### RECORDED INFORMATION
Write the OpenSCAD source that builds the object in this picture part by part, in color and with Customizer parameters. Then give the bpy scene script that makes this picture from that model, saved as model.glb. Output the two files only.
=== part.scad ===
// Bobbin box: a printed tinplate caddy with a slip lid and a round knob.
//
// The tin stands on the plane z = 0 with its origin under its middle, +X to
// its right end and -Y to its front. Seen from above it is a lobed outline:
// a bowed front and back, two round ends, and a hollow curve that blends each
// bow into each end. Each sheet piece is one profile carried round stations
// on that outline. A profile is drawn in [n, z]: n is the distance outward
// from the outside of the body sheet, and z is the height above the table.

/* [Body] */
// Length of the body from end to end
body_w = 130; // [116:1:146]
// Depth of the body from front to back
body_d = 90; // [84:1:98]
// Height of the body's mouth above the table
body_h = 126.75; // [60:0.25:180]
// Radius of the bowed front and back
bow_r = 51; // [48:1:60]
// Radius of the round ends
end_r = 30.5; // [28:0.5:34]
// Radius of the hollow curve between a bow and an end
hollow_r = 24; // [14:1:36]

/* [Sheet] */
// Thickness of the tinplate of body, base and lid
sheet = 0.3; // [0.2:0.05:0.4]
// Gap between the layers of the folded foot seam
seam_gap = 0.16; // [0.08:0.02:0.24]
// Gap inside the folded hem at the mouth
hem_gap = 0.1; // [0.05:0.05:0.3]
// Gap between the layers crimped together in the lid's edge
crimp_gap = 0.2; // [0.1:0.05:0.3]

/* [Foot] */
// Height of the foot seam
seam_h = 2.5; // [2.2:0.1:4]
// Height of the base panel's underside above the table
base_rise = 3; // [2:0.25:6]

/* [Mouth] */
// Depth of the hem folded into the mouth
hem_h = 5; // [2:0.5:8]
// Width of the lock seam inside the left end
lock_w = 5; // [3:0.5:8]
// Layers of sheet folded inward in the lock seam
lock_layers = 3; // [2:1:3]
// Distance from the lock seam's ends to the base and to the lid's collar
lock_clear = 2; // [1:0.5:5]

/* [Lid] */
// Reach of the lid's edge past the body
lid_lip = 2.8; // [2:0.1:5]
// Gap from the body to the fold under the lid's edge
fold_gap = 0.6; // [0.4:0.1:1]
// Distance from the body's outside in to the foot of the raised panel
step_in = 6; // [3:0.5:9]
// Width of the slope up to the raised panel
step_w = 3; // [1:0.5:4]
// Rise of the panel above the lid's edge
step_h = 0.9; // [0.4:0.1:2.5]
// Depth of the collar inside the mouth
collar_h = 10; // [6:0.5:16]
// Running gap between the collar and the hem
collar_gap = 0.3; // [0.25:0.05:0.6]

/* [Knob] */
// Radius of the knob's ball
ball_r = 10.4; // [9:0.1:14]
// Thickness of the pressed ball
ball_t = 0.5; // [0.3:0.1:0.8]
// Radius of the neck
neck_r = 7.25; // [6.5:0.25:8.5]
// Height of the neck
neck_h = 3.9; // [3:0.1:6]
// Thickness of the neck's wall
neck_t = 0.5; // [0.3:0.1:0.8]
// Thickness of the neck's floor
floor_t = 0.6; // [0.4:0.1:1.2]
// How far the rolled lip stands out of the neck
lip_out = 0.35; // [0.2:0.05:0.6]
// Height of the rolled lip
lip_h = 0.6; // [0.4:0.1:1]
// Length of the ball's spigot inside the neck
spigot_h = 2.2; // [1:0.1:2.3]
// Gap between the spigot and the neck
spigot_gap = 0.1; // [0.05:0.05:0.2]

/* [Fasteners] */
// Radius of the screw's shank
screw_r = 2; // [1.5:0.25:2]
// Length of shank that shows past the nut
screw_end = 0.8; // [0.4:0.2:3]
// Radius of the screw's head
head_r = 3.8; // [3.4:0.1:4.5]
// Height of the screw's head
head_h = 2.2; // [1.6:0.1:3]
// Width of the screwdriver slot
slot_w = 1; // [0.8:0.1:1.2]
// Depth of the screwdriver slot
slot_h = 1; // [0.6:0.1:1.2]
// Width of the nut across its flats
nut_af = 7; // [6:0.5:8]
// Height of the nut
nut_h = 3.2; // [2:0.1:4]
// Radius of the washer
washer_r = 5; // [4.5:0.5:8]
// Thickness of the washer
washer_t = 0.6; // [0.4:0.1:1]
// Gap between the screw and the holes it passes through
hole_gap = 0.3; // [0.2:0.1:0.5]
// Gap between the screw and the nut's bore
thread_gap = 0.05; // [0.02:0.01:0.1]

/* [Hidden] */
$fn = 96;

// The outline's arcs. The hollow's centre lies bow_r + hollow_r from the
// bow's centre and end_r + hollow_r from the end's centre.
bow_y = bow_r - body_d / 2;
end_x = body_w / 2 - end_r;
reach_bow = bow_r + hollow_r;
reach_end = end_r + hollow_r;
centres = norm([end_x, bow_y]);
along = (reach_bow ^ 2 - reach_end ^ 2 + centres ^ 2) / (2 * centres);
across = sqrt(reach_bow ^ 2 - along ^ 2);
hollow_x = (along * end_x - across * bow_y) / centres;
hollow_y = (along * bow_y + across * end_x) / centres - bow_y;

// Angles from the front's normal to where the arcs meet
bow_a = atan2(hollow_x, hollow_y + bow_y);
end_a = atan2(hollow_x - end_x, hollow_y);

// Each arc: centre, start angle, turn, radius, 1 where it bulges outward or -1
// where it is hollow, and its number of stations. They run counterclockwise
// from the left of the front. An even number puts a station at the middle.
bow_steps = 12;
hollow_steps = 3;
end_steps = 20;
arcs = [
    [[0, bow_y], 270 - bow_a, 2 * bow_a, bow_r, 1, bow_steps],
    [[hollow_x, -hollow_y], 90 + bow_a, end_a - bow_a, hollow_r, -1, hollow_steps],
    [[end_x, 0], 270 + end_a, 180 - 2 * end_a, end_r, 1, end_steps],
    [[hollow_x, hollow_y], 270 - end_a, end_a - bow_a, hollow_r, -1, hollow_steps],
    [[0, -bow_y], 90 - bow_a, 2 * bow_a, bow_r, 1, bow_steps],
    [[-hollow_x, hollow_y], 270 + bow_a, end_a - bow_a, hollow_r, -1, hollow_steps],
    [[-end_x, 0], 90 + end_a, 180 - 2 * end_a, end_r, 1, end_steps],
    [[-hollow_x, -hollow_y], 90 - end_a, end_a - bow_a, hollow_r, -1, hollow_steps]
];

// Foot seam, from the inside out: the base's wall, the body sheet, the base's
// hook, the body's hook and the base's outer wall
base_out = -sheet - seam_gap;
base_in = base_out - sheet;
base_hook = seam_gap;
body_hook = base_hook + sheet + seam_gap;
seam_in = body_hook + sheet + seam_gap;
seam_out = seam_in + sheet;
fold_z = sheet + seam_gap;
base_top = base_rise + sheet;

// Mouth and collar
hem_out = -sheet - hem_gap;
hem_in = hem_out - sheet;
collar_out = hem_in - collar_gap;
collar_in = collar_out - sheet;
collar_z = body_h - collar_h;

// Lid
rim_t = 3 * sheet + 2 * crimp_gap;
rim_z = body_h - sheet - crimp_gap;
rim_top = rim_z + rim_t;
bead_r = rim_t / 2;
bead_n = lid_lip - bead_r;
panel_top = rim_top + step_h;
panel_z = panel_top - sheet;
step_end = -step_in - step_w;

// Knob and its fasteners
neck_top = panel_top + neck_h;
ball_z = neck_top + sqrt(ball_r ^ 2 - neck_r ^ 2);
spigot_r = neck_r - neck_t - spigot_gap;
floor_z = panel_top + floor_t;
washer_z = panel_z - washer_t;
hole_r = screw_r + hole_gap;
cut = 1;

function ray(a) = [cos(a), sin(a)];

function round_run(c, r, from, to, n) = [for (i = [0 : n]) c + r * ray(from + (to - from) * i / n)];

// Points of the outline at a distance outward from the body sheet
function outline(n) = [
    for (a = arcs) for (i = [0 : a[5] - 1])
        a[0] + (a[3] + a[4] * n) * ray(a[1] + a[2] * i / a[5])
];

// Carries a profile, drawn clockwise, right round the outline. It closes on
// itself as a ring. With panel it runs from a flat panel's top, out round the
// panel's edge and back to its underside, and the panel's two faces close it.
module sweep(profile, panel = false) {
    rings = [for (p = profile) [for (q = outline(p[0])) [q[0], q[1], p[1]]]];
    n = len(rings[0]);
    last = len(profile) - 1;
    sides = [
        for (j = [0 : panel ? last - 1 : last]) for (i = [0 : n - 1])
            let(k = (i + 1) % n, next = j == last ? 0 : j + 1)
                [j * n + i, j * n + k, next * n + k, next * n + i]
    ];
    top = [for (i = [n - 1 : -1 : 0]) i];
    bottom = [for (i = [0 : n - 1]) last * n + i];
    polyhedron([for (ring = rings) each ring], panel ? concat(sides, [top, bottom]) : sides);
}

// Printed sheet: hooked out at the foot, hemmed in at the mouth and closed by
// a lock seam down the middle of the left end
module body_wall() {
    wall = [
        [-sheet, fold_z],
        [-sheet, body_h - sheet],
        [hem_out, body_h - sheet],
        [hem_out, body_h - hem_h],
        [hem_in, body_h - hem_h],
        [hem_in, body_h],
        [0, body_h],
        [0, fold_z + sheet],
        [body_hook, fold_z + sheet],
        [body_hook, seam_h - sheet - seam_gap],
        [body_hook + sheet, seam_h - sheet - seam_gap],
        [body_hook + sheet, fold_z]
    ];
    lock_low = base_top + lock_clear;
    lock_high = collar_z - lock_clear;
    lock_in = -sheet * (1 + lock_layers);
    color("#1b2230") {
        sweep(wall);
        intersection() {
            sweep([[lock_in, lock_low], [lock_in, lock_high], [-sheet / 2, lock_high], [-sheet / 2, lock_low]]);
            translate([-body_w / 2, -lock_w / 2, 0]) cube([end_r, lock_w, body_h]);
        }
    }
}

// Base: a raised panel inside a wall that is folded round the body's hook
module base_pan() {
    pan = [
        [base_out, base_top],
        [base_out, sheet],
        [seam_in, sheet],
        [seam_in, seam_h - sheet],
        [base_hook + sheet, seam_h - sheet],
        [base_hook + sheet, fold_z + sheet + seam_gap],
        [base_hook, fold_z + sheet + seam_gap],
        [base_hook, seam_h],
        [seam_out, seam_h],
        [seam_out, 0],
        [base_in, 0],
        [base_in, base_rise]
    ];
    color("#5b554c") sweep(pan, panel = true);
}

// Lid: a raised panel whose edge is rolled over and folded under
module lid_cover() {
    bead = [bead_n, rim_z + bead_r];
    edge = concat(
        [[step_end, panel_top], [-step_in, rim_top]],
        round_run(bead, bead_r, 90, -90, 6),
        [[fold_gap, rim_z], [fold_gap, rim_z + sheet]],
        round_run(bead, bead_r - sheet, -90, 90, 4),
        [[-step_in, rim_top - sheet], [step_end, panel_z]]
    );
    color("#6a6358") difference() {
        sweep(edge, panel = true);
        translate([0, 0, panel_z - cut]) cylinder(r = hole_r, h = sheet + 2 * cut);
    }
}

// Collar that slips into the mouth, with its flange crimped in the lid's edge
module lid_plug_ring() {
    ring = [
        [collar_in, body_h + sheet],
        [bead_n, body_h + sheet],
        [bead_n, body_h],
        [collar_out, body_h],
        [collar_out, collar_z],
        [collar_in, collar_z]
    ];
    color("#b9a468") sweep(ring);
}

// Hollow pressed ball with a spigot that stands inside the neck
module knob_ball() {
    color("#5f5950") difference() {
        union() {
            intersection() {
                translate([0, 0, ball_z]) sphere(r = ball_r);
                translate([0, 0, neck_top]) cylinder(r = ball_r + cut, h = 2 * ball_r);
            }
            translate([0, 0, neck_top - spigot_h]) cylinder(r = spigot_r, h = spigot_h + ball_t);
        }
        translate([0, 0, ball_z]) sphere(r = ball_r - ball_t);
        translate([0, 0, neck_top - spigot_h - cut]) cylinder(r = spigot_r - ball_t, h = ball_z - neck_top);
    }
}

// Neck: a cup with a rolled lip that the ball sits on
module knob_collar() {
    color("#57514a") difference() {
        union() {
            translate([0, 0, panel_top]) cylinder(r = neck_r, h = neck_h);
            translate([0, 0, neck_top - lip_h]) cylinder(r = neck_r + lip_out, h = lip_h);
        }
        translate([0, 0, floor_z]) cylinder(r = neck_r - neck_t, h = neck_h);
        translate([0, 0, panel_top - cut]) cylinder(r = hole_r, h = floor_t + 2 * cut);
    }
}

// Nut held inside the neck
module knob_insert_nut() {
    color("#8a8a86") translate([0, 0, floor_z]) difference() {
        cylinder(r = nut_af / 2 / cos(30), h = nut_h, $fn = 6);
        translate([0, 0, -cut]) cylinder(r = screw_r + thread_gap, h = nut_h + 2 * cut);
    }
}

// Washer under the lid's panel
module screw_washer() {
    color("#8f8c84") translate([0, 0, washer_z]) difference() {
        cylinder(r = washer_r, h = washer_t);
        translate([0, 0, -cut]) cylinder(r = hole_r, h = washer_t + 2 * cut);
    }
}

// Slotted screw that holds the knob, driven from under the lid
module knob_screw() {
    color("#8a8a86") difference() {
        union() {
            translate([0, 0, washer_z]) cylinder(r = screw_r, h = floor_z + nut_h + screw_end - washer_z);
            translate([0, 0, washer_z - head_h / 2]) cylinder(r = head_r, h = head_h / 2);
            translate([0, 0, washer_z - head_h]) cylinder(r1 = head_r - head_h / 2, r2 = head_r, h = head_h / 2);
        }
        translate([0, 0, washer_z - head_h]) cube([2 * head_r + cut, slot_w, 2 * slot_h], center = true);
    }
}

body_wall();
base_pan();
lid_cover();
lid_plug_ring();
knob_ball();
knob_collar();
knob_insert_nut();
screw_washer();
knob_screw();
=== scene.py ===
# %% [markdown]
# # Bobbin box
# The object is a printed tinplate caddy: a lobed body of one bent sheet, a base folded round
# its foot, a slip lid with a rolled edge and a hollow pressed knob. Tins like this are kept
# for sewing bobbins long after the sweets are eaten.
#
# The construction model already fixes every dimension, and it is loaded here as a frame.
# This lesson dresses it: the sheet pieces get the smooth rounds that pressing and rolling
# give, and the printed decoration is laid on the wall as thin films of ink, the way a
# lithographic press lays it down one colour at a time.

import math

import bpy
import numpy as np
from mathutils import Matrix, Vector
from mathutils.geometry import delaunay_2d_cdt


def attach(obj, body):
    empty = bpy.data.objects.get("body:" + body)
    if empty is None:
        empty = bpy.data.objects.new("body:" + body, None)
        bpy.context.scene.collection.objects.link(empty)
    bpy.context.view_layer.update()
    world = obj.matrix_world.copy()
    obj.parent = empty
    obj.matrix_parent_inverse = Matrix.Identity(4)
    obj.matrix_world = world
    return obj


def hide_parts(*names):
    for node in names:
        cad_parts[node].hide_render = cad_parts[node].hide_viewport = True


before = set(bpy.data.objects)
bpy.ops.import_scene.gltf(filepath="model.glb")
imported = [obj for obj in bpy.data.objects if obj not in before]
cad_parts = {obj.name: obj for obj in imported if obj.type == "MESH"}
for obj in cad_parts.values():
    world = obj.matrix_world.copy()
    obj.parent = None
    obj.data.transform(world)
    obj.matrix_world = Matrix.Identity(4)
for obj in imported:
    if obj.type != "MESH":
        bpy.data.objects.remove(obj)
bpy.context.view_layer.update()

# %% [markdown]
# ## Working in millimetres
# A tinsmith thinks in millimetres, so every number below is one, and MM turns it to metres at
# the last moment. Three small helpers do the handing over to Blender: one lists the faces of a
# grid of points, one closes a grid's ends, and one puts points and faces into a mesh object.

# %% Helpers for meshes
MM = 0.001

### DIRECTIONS
Start at the line with "body_wall();" and stop after the line with "# lithographic press". Repeat exactly the lines in that range.

### RESULT FOR THIS EXERCISE
body_wall();
base_pan();
lid_cover();
lid_plug_ring();
knob_ball();
knob_collar();
knob_insert_nut();
screw_washer();
knob_screw();
=== scene.py ===
# %% [markdown]
# # Bobbin box
# The object is a printed tinplate caddy: a lobed body of one bent sheet, a base folded round
# its foot, a slip lid with a rolled edge and a hollow pressed knob. Tins like this are kept
# for sewing bobbins long after the sweets are eaten.
#
# The construction model already fixes every dimension, and it is loaded here as a frame.
# This lesson dresses it: the sheet pieces get the smooth rounds that pressing and rolling
# give, and the printed decoration is laid on the wall as thin films of ink, the way a
# lithographic press lays it down one colour at a time.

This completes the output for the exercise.